Um die Jahrhundertwende steigt die Zahl der veröffentlichten Reisebeschreibungen. Im Berliner „Vorwärts“-Verlag erscheint 1909 „Eine Reise nach Island“ von E. Sonnemann alias Jürgen Brand: „Eine Scheidung in Vornehm und Gering gibt es hier nicht; die Kinder des Ministers sitzen in der Schule neben den Kindern der ,gewöhnlichen‘ Leute, und ich habe nicht gehört, daß es jenen geschadet hätte.“ Wein und Bier, überhaupt alkoholische Getränke gebe es aufgrund der Prohibition nicht mehr: „Die Enthaltsamkeitsbewegung hat in Island gute Fortschritte gemacht“, glaubt der Sozialdemokrat, dem die allenthalben gepflegte Schwarzbrennerei entgangen sein muß. Am Geysir erblickt er zufällig ein Mitglied des Deutschen Reichstags, Dr. Ablaß aus Berlin, „damit beschäftigt, im Schweiße seines Angesichts Rasenstücke und Steine herbeizuschleppen, um sie in den kochenden Schlund zu werfen“. Mit einer von Voigtländer & Sohn gesponserten Kamera nimmt Jürgen Brand auch eine „Proletarierbildnisgruppe von Einar Jonsson“, dem isländischen Bildhauer, auf und porträtiert sich selbst mit seiner Jagdbeute, jungen Eissturmvögeln. Im gleichen Jahr, 1909, erscheint auch das melancholisch- poetische Reisetagebuch von Ina von Grumbkow, „Isafold – Reisebilder aus Island“. Ihr Verlobter, der Berliner Geologe Walther von Knebel, war zwei Jahre zuvor unter ungeklärten Umständen bei einer Expedition im Kratersee des Vulkans Asja in Zentralisland zusammen mit dem Maler Max Rudloff ums Leben gekommen.

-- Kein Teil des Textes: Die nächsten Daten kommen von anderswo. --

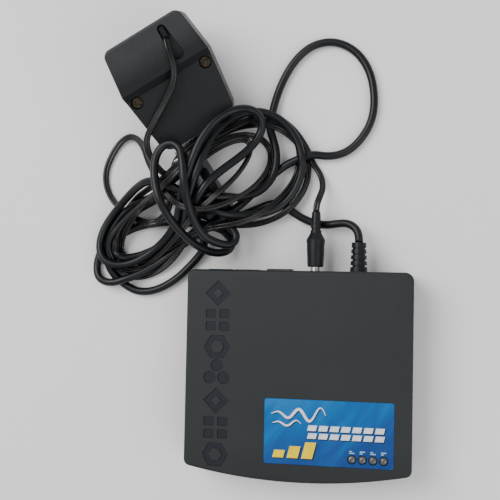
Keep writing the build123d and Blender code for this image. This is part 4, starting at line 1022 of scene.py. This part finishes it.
def wound_finish(name, dark, light, scale, axis, shine, metallic=0.0):
    """Fine parallel lines across one axis: wire turns, tape edges or stacked sheets."""
    material, tree, shader, add = new_material(name)
    where = place_nodes(tree, add)
    lines = stripes(tree, add, where, scale, 0.4, axis)
    cloud = noise(tree, add, where, 120.0, 4.0)
    colour = blend(tree, add, lines, dark,
                   ramp(tree, add, cloud, [(0.3, light), (0.7, tuple(c * 0.75 for c in light))]))
    tree.links.new(colour, shader.inputs["Base Color"])
    tree.links.new(span(tree, add, cloud, 0.3, 0.7, shine - 0.06, shine + 0.08), shader.inputs["Roughness"])
    shader.inputs["Metallic"].default_value = metallic
    bump(tree, add, shader, lines, 0.0001, 0.7)
    return material


give(board_finish(), "circuit_board")
for chip, leg in (("modem_chip", 0.0012), ("controller_chip", 0.0012), ("memory_chip", 0.0010)):
    give(chip_finish(chip, leg), chip)
chip_plastic = moulded("moulded_black", (0.010, 0.010, 0.011), (0.018, 0.018, 0.019), 2600.0, 0.00004,
                       0.48, 130.0)[0]
give(chip_plastic, "regulator", "speaker", "plug_insulator", "connector_insert")
jack_plastic = moulded("jack_plastic", (0.014, 0.014, 0.015), (0.024, 0.024, 0.025), 1700.0, 0.00003,
                       0.32, 80.0, 0.2)[0]
give(jack_plastic, "line_jack", "phone_jack", "power_socket", "switch_frame", "switch_rocker")
nylon = moulded("nylon", (0.60, 0.57, 0.48), (0.70, 0.68, 0.60), 1200.0, 0.00003, 0.4, 90.0)[0]
nylon.node_tree.nodes["Principled BSDF"].inputs["Subsurface Weight"].default_value = 0.1
give(nylon, "hook_relay", "serial_header", "header_plug", "transformer_spool")
give(wound_finish("sleeve_film", (0.008, 0.012, 0.05), (0.018, 0.028, 0.11), 60.0, "X", 0.28), "capacitors")
give(wound_finish("polyester_tape", (0.40, 0.27, 0.03), (0.66, 0.48, 0.07), 150.0, "Z", 0.3),
     "line_transformer")
give(wound_finish("enamelled_wire", (0.16, 0.05, 0.015), (0.48, 0.19, 0.06), 900.0, "Y", 0.26, 0.8),
     "transformer_winding")
give(wound_finish("stacked_sheets", (0.05, 0.05, 0.052), (0.20, 0.20, 0.21), 620.0, "X", 0.42, 0.9),
     "transformer_core")
print("nodes with a finish", sum(1 for node in nodes.values() if node.data.materials))

# %% [markdown]
# ## The print on the label
# The label carries a wave, two rows of slanted bars, three rising blocks and four small marks over the lamps.
# Each is a thin slab that stands a few hundredths of a millimetre out of the film, and the larger ones have a
# dark copy under them, moved down and to the right, which reads as a printed shadow.

# %% Thin printed slabs
label_low, label_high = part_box("label_plate")
film_top = label_high[2]


def on_label(across, down):
    """Plan place on the label, from distances in millimetres right of its left edge and below its top."""
    return label_low[0] + across * MM, label_high[1] - down * MM


def slabs(name, strips, height, shift=(0.0, 0.0)):
    """Flat closed slabs in one mesh.  A strip is a list of (left, right) plan pairs in label millimetres;
    height is how far its top stands out of the film, in millimetres."""
    points, faces = [], []
    for strip in strips:
        start = len(points)
        for left, right in strip:
            for side, level in ((left, -0.03), (right, -0.03), (right, height), (left, height)):
                x, y = on_label(side[0] + shift[0], side[1] + shift[1])
                points.append((x, y, film_top + level * MM))
        for row in range(len(strip) - 1):
            base = start + 4 * row
            faces += [(base + a, base + b, base + 4 + b, base + 4 + a)
                      for a, b in ((0, 1), (1, 2), (2, 3), (3, 0))]
        last = start + 4 * (len(strip) - 1)
        faces += [(start + 3, start + 2, start + 1, start), (last, last + 1, last + 2, last + 3)]
    mesh = bpy.data.meshes.new(name)
    mesh.from_pydata(points, [], faces)
    mesh.update()
    piece = add_object(name, mesh)
    return piece


def wave_strip(start, end, middle, height, crests, thick):
    """A ribbon on a wave that grows towards its end: y = middle - height share^0.6 sin(2 pi crests share).
    It is thickest halfway and thin at both ends."""
    share = np.linspace(0, 1, 72)
    across = start + (end - start) * share
    down = middle - height * share ** 0.6 * np.sin(2 * np.pi * crests * share)
    slope = np.gradient(down, across)
    half = thick * (0.25 + np.sin(np.pi * share)) / 2
    away = np.stack([slope, -np.ones_like(slope)], axis=1) / np.sqrt(1 + slope ** 2)[:, None]
    line = np.stack([across, down], axis=1)
    return list(zip((line + away * half[:, None]).tolist(), (line - away * half[:, None]).tolist()))


def bar(left, top, width, height, slant=0.25):
    """A slanted bar: its top is moved right by a quarter of its height."""
    lean = slant * height
    return [((left + lean, top), (left + lean + width, top)),
            ((left, top + height), (left + width, top + height))]


wave = [wave_strip(4.0, 35.0, 8.4, 4.4, 2.5, 1.3), wave_strip(4.6, 21.0, 13.6, 2.0, 1.5, 0.9)]
bar_tops = [(0.0, 3.1), (4.4, 3.1)]
bars = [bar(24.6 + 6.3 * column, 14.2 + top, 4.9, height)
        for column in range(7) for top, height in bar_tops]
blocks = [bar(5.0 + 8.2 * step, 28.8 - 2.5 * step, 6.2, 4.2 + 2.5 * step) for step in range(3)]
lamp_places = [0.5 * (np.array(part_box(lamp)[0]) + np.array(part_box(lamp)[1]))
               for lamp in ("hook_lamp", "send_lamp", "receive_lamp", "power_lamp")]
marks = []
for number, lamp in enumerate(lamp_places):
    left = (lamp[0] - label_low[0]) / MM
    for line in range(2):
        marks.append(bar(left - 1.5, 27.3 + 1.0 * line, 3.0 if (number + line) % 2 else 1.6, 0.6, 0.0))

wave_shadow = slabs("wave_shadow", wave, 0.02, (0.45, 0.5))
wave_print = slabs("wave_print", wave, 0.05)
bars_shadow = slabs("bars_shadow", bars, 0.02, (0.5, 0.6))
bars_print = slabs("bars_print", bars, 0.05)
blocks_shadow = slabs("blocks_shadow", blocks, 0.02, (0.7, 0.6))
blocks_print = slabs("blocks_print", blocks, 0.05)
marks_print = slabs("marks_print", marks, 0.04)
print("printed strips", len(wave) + len(bars) + len(blocks) + len(marks))


# %% [markdown]
# ## Inks
# Screen-printed ink lies flat and has a slightly uneven colour. Its gloss is kept low, because a bright
# reflection would wash the pale inks out against the film.

# %% Inks
def ink(name, dark, light):
    """Screen-printed ink: slightly uneven in colour, with a soft edge to its gloss."""
    material, tree, shader, add = new_material(name)
    where = place_nodes(tree, add)
    cloud = noise(tree, add, where, 260.0, 4.0)
    tree.links.new(ramp(tree, add, cloud, [(0.3, dark), (0.7, light)]), shader.inputs["Base Color"])
    tree.links.new(span(tree, add, cloud, 0.3, 0.7, 0.26, 0.38), shader.inputs["Roughness"])
    shader.inputs["Specular IOR Level"].default_value = 0.16
    bump(tree, add, shader, noise(tree, add, where, 900.0), 0.00001, 0.5)
    return material


white_ink = ink("white_ink", (0.66, 0.68, 0.70), (0.78, 0.80, 0.82))
dark_ink = ink("dark_ink", (0.008, 0.014, 0.05), (0.014, 0.022, 0.075))
give(white_ink, wave_print, bars_print)
give(dark_ink, wave_shadow, bars_shadow, blocks_shadow)
give(ink("yellow_ink", (0.80, 0.58, 0.000), (0.94, 0.72, 0.000)), blocks_print)
give(ink("pale_ink", (0.24, 0.42, 0.62), (0.34, 0.52, 0.70)), marks_print)


# %% [markdown]
# ## Cups inside the lamps
# A clear lamp shows the small metal cup that its die sits in. Modelling it inside the resin gives a real
# glint that moves with the view; painting it on would not. A turned outline, one closed ring for each
# lamp, is all it takes.

# %% Cups inside the lamps
def lathe(name, outlines, centres, body="modem"):
    """Closed rings: each (radius, height) outline, in millimetres, is turned about each centre."""
    angle = np.linspace(0, 2 * np.pi, 29)[:-1]
    points, faces = [], []
    for centre in centres:
        for outline in outlines:
            radius, height = np.array(outline, float).T * MM
            grid = np.stack([
                centre[0] + np.outer(np.cos(angle), radius),
                centre[1] + np.outer(np.sin(angle), radius),
                centre[2] + np.outer(np.ones_like(angle), height),
            ], axis=2)
            index = np.arange(grid.shape[0] * grid.shape[1]).reshape(grid.shape[:2]) + len(points)
            index = np.hstack([np.vstack([index, index[:1]]), np.vstack([index, index[:1]])[:, :1]])
            faces += np.stack([index[:-1, :-1], index[1:, :-1], index[1:, 1:], index[:-1, 1:]],
                              axis=2).reshape(-1, 4).tolist()
            points += grid.reshape(-1, 3).tolist()
    mesh = bpy.data.meshes.new(name)
    mesh.from_pydata(points, [], faces)
    mesh.polygons.foreach_set("use_smooth", np.ones(len(mesh.polygons), bool))
    mesh.update()
    return add_object(name, mesh, body)


lamp_low, lamp_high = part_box("hook_lamp")
lamp_base = [(place[0], place[1], film_top) for place in lamp_places]
cup_outline = [(1.5, -0.4), (0.25, -0.4), (0.25, -0.1), (1.1, 0.45), (1.5, 0.45)]
lamp_cups = lathe("lamp_cups", [cup_outline], lamp_base)
give(metal("cup_silver", (0.34, 0.34, 0.33), (0.58, 0.57, 0.55), 0.22, 500.0)[0], lamp_cups)
print("lamp from", round(lamp_low[2] / MM, 2), "to", round(lamp_high[2] / MM, 2), "radius",
      round((lamp_high[0] - lamp_low[0]) / 2 / MM, 2))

Der Berliner Autor Frank Schroeder greift 1994 die längst vergessene Tragödie auf, begibt sich auf Spurensuche, recherchiert in Archiven und verknüpft Ina von Grumbkows Reisebuchtexte mit eigenem Material, formt daraus einen Abenteuerroman mit zivilisationskritischen Einsprengseln, der sich um die Gedanken- und Gefühlswelt der Verlobten rankt. „Die Eisumschlungene – Spurensuche in Island“ gerät dabei mitunter etwas altertümelnd gespreizt. So werden aus den Reiseabsichten der Ina von Grumbkow „weibliche Expeditionspläne“.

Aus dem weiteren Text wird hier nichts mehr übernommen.